WaltDem Posted - 11/30/2008 : 13:10:45
Dad ball lives more in some parks than others where it is not tolerated as much .

Coaches that push it lose people but then dont want to replace those boys talent because of fear the new guys might also outshine their son and take his position its usually pretty clear. That is the worst dad ball : son over team improving.

But have got to argue that even worse team dynamics are bad selfish parents who care nothing of the team just their son and his take .

We have all been around them and its a lot worse than the dad ball becuse you have to be around the stands and listen to them , and watch them.

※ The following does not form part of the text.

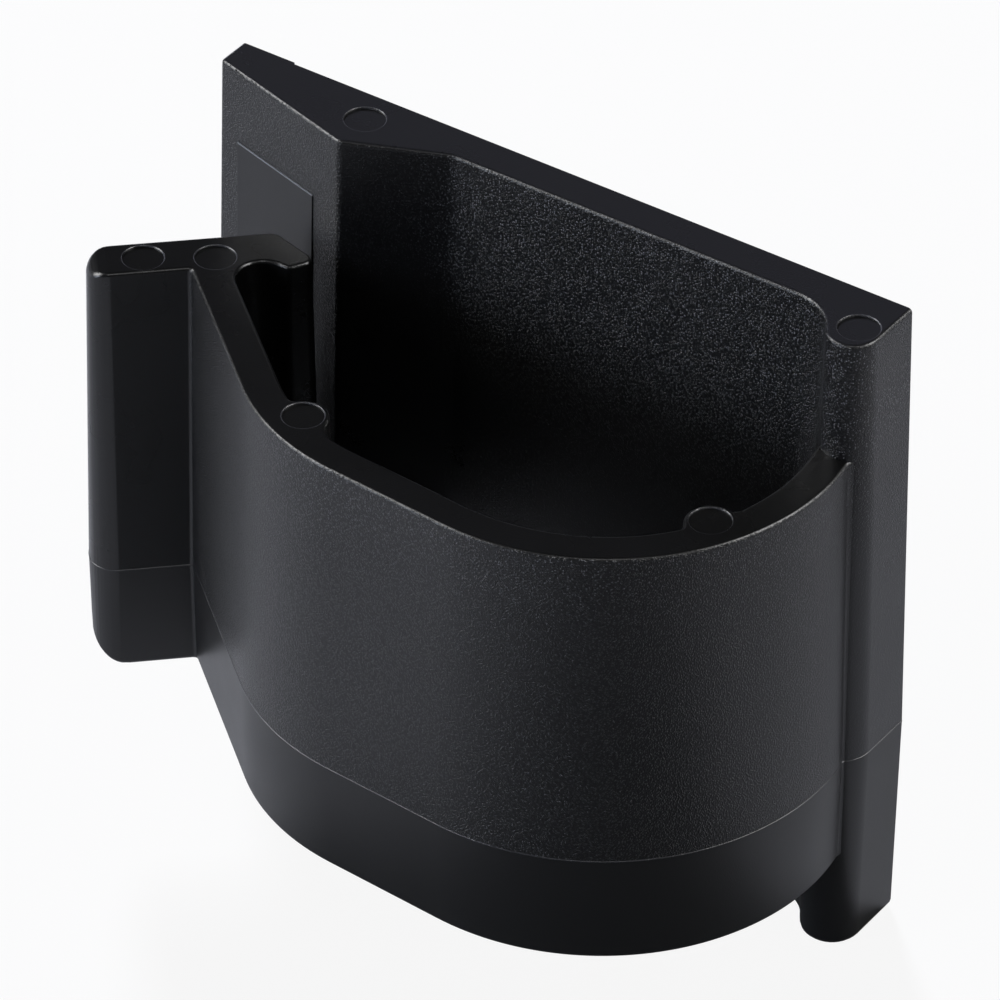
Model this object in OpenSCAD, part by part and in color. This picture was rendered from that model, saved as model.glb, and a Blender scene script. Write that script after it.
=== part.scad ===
// Rod holder: a spring clip moulded in one shot of black plastic.
// A flat back plate carries a lead-in ramp at its free end and a hinge post at the other.
// A springy strap leaves the post, rounds the front of the rod pocket and ends in a T:
// a gate nose that closes the pocket against the ramp, and a thumb tab that opens it.
// Frame: millimetres, +Z up, the back face lies in the plane y = 0, the front looks along -Y,
// and the origin is the middle of the back face.
// Lengths across the part are measured from the free end of the plate, and heights from its
// foot. Wall sizes are those at the top edge, where the walls are thinnest.

/* [Back plate] */
// Length of the plate at its top edge
plate_w = 64.4; // [58:0.2:76]
// Height of the plate
plate_h = 60; // [54:0.5:80]
// Thickness of the plate behind the pocket
plate_t = 3.3; // [2.6:0.1:4.2]
// Thickness of the plate at its free end
end_t = 2.8; // [2:0.1:3.2]
// Width of the raised rail down the back of the free end
rail_w = 5.2; // [3:0.1:9]
// Height of that rail over the back face
rail_t = 0.2; // [0.1:0.05:0.5]

/* [Mould] */
// Draft of the walls, in degrees, both ways from the parting line
draft = 1.05; // [0.25:0.05:1.6]
// Height of the parting line above the foot of the plate
parting_z = 19.5; // [14:0.5:28]
// Diameter of the ejector pin marks
pin_d = 3.4; // [2.4:0.1:4]
// Depth of the ejector pin marks
pin_dent = 0.15; // [0.05:0.05:0.3]

/* [Entry ramp] */
// Distance of the ramp's peak from the free end
peak_x = 14.6; // [12:0.2:17]
// Distance of the peak in front of the back face
peak_y = 6.9; // [6:0.1:7.4]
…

They are the ones you really need to find about and stay off that team , before starting a team season.

Or its a long summer.
baseball99 Posted - 11/30/2008 : 10:35:16
"Daddy Ball" is unfortunately just part of youth sports. In my opinion, football seems to be the worst. It seems the coach's son is the quarterback 90+ percent of the time. It is also very commonplace in baseball. Much of what bmoser said is true. To me, the parents have to consider what is most important for them and their son. Is is worth it to have your son play on a good team and be denied opportunities again and again so that the coach's son can be put in a position to fail time after time? Or would you rather he play on an average team and be given all the opportunities you feel he deserves. Either way, I hope that the parents would help their sons learn lessons from either scenario. I've been at both ends of the spectrum and will avoid "Daddy Ball" at all cost. We are lucky enough now to be involved with a coach that puts the best interest of the team before anything else. Those coaches are hard to find.